Requirements
Copy each line of the listing below exactly.

Given data
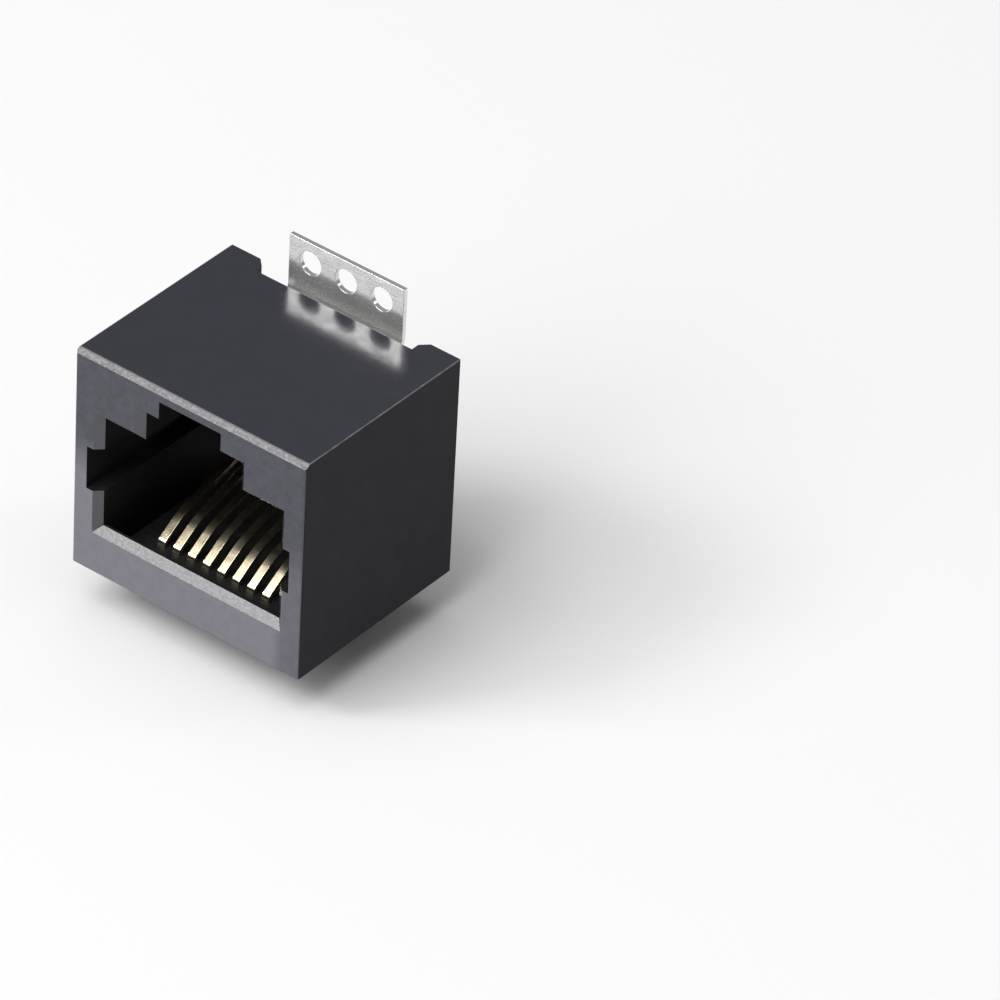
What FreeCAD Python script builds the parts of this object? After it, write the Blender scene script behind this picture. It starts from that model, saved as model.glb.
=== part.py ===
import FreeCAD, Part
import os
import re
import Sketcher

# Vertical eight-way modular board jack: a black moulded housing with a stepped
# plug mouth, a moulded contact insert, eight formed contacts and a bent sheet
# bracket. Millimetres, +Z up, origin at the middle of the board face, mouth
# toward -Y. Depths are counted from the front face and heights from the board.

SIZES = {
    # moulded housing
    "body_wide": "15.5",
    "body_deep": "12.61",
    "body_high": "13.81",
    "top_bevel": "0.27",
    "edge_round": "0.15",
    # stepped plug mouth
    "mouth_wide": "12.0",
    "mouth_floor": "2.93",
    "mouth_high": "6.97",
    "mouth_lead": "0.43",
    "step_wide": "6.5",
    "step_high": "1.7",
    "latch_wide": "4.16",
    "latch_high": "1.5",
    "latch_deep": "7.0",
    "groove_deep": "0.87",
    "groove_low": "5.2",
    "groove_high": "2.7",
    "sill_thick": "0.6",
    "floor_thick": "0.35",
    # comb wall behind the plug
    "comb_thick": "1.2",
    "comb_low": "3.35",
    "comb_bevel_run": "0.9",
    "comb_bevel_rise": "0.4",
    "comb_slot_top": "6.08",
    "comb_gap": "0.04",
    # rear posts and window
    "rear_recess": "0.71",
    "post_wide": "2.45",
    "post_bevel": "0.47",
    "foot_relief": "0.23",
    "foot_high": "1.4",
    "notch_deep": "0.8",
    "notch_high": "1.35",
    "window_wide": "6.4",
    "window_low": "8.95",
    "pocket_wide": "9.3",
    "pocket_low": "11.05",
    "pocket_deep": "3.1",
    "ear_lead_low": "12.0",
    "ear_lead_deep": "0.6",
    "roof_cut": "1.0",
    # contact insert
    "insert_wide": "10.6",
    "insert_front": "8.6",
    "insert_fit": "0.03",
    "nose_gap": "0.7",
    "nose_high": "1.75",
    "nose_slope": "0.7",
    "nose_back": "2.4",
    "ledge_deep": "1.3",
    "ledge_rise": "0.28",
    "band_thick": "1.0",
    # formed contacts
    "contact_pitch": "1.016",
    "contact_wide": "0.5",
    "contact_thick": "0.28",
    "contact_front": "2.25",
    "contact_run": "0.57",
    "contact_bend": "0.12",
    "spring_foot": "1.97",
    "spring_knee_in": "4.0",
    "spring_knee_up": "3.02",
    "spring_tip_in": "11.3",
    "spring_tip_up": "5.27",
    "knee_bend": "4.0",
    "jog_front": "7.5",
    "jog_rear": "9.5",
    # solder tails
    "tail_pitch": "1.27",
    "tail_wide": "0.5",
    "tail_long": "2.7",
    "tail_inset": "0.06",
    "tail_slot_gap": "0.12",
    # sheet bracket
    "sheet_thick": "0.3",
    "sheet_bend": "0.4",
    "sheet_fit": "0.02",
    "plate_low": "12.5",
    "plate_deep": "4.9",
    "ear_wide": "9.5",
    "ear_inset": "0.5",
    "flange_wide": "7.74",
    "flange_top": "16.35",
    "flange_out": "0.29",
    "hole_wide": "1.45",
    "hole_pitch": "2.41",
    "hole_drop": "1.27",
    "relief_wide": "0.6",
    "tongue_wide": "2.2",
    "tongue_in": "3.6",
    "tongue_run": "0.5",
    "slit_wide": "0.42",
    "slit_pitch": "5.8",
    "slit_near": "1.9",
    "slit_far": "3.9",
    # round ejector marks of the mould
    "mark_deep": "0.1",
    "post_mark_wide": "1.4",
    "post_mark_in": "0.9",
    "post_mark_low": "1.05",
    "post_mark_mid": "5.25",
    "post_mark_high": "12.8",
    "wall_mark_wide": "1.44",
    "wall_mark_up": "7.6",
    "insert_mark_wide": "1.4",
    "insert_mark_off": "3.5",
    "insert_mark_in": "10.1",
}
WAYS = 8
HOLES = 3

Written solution
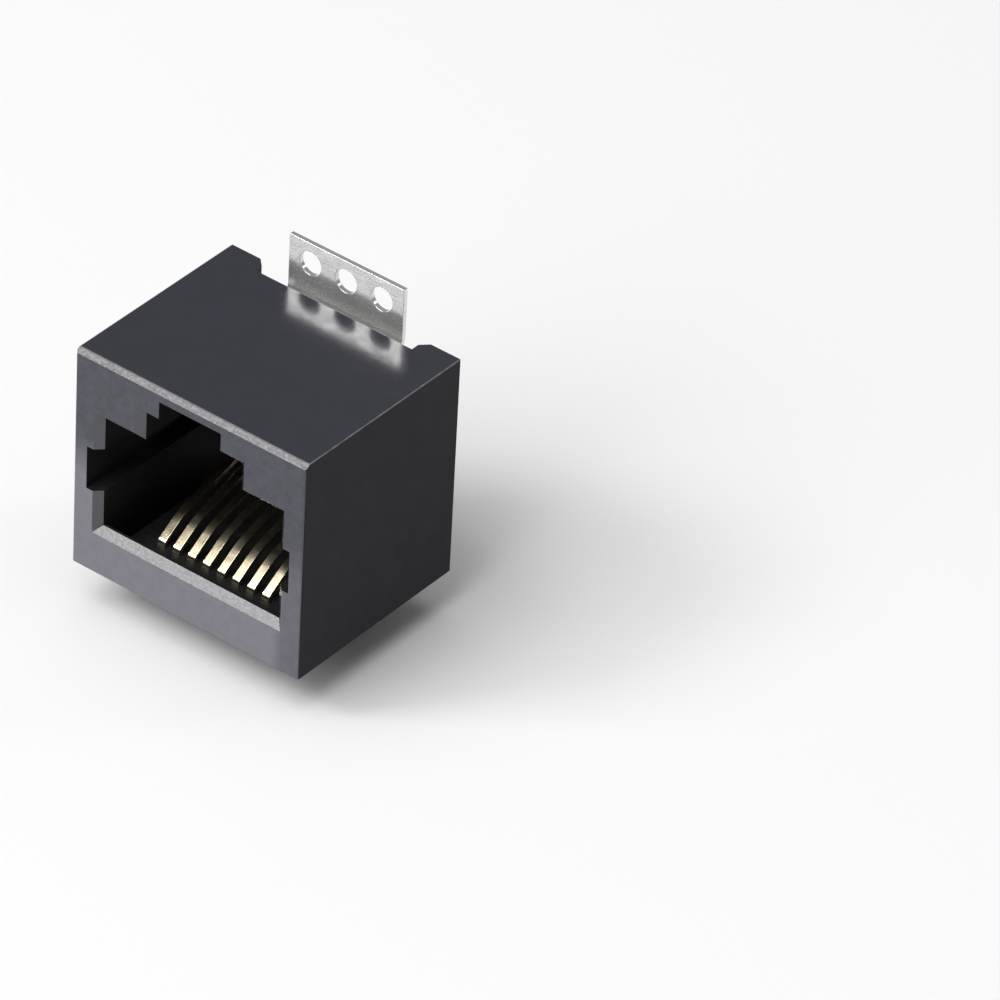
What FreeCAD Python script builds the parts of this object? After it, write the Blender scene script behind this picture. It starts from that model, saved as model.glb.
=== part.py ===
import FreeCAD, Part
import os
import re
import Sketcher

# Vertical eight-way modular board jack: a black moulded housing with a stepped
# plug mouth, a moulded contact insert, eight formed contacts and a bent sheet
# bracket. Millimetres, +Z up, origin at the middle of the board face, mouth
# toward -Y. Depths are counted from the front face and heights from the board.

SIZES = {
    # moulded housing
    "body_wide": "15.5",
    "body_deep": "12.61",
    "body_high": "13.81",
    "top_bevel": "0.27",
    "edge_round": "0.15",
    # stepped plug mouth
    "mouth_wide": "12.0",
    "mouth_floor": "2.93",
    "mouth_high": "6.97",
    "mouth_lead": "0.43",
    "step_wide": "6.5",
    "step_high": "1.7",
    "latch_wide": "4.16",
    "latch_high": "1.5",
    "latch_deep": "7.0",
    "groove_deep": "0.87",
    "groove_low": "5.2",
    "groove_high": "2.7",
    "sill_thick": "0.6",
    "floor_thick": "0.35",
    # comb wall behind the plug
    "comb_thick": "1.2",
    "comb_low": "3.35",
    "comb_bevel_run": "0.9",
    "comb_bevel_rise": "0.4",
    "comb_slot_top": "6.08",
    "comb_gap": "0.04",
    # rear posts and window
    "rear_recess": "0.71",
    "post_wide": "2.45",
    "post_bevel": "0.47",
    "foot_relief": "0.23",
    "foot_high": "1.4",
    "notch_deep": "0.8",
    "notch_high": "1.35",
    "window_wide": "6.4",
    "window_low": "8.95",
    "pocket_wide": "9.3",
    "pocket_low": "11.05",
    "pocket_deep": "3.1",
    "ear_lead_low": "12.0",
    "ear_lead_deep": "0.6",
    "roof_cut": "1.0",
    # contact insert
    "insert_wide": "10.6",
    "insert_front": "8.6",
    "insert_fit": "0.03",
    "nose_gap": "0.7",
    "nose_high": "1.75",
    "nose_slope": "0.7",
    "nose_back": "2.4",
    "ledge_deep": "1.3",
    "ledge_rise": "0.28",
    "band_thick": "1.0",
    # formed contacts
    "contact_pitch": "1.016",
    "contact_wide": "0.5",
    "contact_thick": "0.28",
    "contact_front": "2.25",
    "contact_run": "0.57",
    "contact_bend": "0.12",
    "spring_foot": "1.97",
    "spring_knee_in": "4.0",
    "spring_knee_up": "3.02",
    "spring_tip_in": "11.3",
    "spring_tip_up": "5.27",
    "knee_bend": "4.0",
    "jog_front": "7.5",
    "jog_rear": "9.5",
    # solder tails
    "tail_pitch": "1.27",
    "tail_wide": "0.5",
    "tail_long": "2.7",
    "tail_inset": "0.06",
    "tail_slot_gap": "0.12",
    # sheet bracket
    "sheet_thick": "0.3",
    "sheet_bend": "0.4",
    "sheet_fit": "0.02",
    "plate_low": "12.5",
    "plate_deep": "4.9",
    "ear_wide": "9.5",
    "ear_inset": "0.5",
    "flange_wide": "7.74",
    "flange_top": "16.35",
    "flange_out": "0.29",
    "hole_wide": "1.45",
    "hole_pitch": "2.41",
    "hole_drop": "1.27",
    "relief_wide": "0.6",
    "tongue_wide": "2.2",
    "tongue_in": "3.6",
    "tongue_run": "0.5",
    "slit_wide": "0.42",
    "slit_pitch": "5.8",
    "slit_near": "1.9",
    "slit_far": "3.9",
    # round ejector marks of the mould
    "mark_deep": "0.1",
    "post_mark_wide": "1.4",
    "post_mark_in": "0.9",
    "post_mark_low": "1.05",
    "post_mark_mid": "5.25",
    "post_mark_high": "12.8",
    "wall_mark_wide": "1.44",
    "wall_mark_up": "7.6",
    "insert_mark_wide": "1.4",
    "insert_mark_off": "3.5",
    "insert_mark_in": "10.1",
}
WAYS = 8
HOLES = 3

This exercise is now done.